_Task data_
○ ○ ○ ○ ○

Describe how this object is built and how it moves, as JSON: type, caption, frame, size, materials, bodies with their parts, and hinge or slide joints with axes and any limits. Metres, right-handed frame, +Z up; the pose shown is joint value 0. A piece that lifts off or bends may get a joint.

○ ○ ○ ○ ○

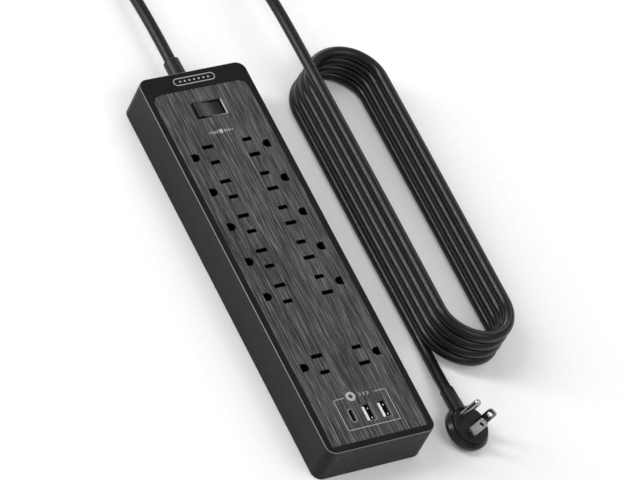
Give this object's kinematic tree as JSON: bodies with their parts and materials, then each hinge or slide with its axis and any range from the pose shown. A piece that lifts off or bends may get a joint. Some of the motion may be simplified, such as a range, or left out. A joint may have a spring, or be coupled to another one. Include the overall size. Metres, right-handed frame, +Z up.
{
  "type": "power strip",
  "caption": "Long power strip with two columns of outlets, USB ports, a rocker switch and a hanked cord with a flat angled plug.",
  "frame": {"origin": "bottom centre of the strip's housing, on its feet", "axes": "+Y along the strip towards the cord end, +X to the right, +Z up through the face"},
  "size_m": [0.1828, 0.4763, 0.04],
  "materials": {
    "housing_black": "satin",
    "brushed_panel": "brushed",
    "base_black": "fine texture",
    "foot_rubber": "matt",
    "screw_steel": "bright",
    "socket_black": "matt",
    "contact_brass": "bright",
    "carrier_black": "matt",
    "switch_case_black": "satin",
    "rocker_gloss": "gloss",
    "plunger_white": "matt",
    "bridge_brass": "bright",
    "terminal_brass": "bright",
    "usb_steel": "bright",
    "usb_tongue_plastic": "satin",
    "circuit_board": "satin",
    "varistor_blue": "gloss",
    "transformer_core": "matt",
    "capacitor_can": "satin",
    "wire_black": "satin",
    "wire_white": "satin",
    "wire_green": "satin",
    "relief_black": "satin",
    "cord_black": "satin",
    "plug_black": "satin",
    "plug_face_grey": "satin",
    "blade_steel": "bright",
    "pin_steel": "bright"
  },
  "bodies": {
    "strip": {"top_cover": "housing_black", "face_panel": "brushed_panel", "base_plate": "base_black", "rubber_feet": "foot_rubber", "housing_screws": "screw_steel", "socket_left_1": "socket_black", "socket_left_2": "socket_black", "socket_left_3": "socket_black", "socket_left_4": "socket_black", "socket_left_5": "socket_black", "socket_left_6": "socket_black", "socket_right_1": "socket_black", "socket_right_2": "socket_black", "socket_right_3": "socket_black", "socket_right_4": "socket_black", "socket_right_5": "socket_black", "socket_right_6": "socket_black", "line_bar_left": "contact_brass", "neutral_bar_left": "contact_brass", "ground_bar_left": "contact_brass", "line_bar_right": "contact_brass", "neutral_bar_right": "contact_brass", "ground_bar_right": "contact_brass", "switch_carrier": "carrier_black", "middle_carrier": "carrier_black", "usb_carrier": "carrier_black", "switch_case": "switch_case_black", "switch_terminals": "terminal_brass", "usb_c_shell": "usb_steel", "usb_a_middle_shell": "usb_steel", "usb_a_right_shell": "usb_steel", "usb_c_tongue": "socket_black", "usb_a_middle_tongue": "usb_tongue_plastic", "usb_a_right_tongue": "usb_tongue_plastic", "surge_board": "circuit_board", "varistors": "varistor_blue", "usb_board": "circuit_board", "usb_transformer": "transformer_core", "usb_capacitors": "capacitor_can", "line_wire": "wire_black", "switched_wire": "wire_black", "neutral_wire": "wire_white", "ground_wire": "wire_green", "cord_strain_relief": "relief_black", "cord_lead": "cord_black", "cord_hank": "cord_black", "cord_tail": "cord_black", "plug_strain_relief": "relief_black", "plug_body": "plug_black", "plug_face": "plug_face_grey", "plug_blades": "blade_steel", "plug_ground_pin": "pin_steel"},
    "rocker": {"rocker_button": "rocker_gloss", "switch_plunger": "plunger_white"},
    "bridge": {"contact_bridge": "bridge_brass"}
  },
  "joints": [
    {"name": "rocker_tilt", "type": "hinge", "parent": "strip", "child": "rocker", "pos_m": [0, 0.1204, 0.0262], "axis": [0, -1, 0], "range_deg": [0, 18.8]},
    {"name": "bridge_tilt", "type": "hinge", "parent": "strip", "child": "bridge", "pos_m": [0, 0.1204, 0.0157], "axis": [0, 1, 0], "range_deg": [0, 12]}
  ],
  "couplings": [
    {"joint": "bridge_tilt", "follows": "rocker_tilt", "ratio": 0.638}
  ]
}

○ ○ ○ ○ ○

_Exercise requirements_
Take every line from the data above that holds "Metres" and copy it out.

_Finished exercise_
Describe how this object is built and how it moves, as JSON: type, caption, frame, size, materials, bodies with their parts, and hinge or slide joints with axes and any limits. Metres, right-handed frame, +Z up; the pose shown is joint value 0. A piece that lifts off or bends may get a joint.
Give this object's kinematic tree as JSON: bodies with their parts and materials, then each hinge or slide with its axis and any range from the pose shown. A piece that lifts off or bends may get a joint. Some of the motion may be simplified, such as a range, or left out. A joint may have a spring, or be coupled to another one. Include the overall size. Metres, right-handed frame, +Z up.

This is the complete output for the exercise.